** start SOURCE MATERIAL **

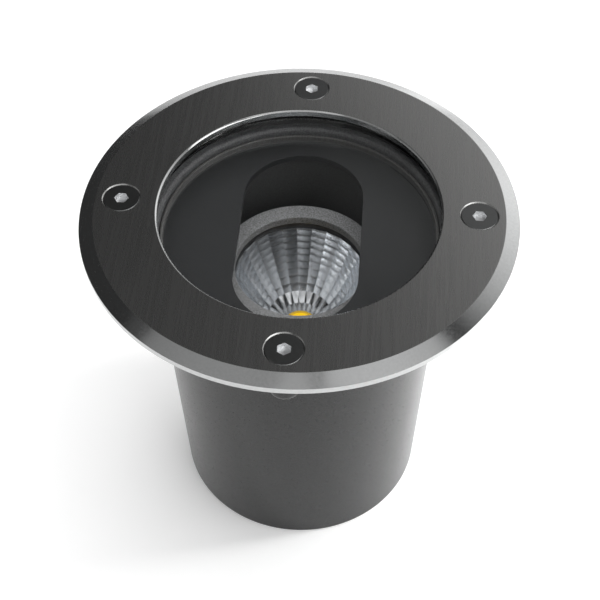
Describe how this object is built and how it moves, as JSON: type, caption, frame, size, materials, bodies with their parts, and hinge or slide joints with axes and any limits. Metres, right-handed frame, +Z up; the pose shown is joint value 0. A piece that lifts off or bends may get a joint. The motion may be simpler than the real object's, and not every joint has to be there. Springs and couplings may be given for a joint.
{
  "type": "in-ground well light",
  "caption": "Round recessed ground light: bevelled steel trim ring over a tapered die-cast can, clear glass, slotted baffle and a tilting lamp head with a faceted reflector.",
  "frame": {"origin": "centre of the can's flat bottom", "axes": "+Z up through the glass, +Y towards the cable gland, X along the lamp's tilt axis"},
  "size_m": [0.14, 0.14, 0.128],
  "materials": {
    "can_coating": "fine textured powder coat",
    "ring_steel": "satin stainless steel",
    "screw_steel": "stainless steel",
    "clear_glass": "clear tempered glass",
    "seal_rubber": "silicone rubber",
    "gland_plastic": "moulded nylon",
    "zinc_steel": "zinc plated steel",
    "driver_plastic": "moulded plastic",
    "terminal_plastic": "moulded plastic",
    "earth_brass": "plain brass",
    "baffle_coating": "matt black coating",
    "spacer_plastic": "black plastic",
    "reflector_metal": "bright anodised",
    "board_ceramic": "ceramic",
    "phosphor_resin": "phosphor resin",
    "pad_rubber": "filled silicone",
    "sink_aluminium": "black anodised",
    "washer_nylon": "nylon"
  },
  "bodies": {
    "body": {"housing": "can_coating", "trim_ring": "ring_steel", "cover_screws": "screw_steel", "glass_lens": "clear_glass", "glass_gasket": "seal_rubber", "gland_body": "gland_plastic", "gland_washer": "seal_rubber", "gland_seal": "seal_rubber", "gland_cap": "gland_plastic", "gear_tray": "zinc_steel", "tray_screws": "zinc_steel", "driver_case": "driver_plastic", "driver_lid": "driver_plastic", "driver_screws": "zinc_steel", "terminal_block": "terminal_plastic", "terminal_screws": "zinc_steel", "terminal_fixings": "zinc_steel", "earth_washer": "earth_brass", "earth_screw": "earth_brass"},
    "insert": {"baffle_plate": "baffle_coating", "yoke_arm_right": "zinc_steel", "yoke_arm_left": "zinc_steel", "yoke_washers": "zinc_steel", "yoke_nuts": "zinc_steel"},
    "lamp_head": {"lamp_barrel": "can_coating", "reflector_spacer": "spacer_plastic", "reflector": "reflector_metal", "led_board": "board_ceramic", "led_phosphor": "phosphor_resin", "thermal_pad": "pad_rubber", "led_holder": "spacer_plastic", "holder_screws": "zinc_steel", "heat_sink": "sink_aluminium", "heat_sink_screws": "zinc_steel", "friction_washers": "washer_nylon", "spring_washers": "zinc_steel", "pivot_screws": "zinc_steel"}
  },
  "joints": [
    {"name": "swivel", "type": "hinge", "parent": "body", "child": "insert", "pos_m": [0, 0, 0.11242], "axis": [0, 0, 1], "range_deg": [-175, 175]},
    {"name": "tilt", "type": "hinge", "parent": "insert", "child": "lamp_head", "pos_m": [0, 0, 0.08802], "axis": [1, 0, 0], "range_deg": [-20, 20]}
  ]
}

** end SOURCE MATERIAL **

→ GOAL: Among the lines of the data, identify those with the word "materials". Copy each of them.

→ CORRECT OUTPUT:
Describe how this object is built and how it moves, as JSON: type, caption, frame, size, materials, bodies with their parts, and hinge or slide joints with axes and any limits. Metres, right-handed frame, +Z up; the pose shown is joint value 0. A piece that lifts off or bends may get a joint. The motion may be simpler than the real object's, and not every joint has to be there. Springs and couplings may be given for a joint.
  "materials": {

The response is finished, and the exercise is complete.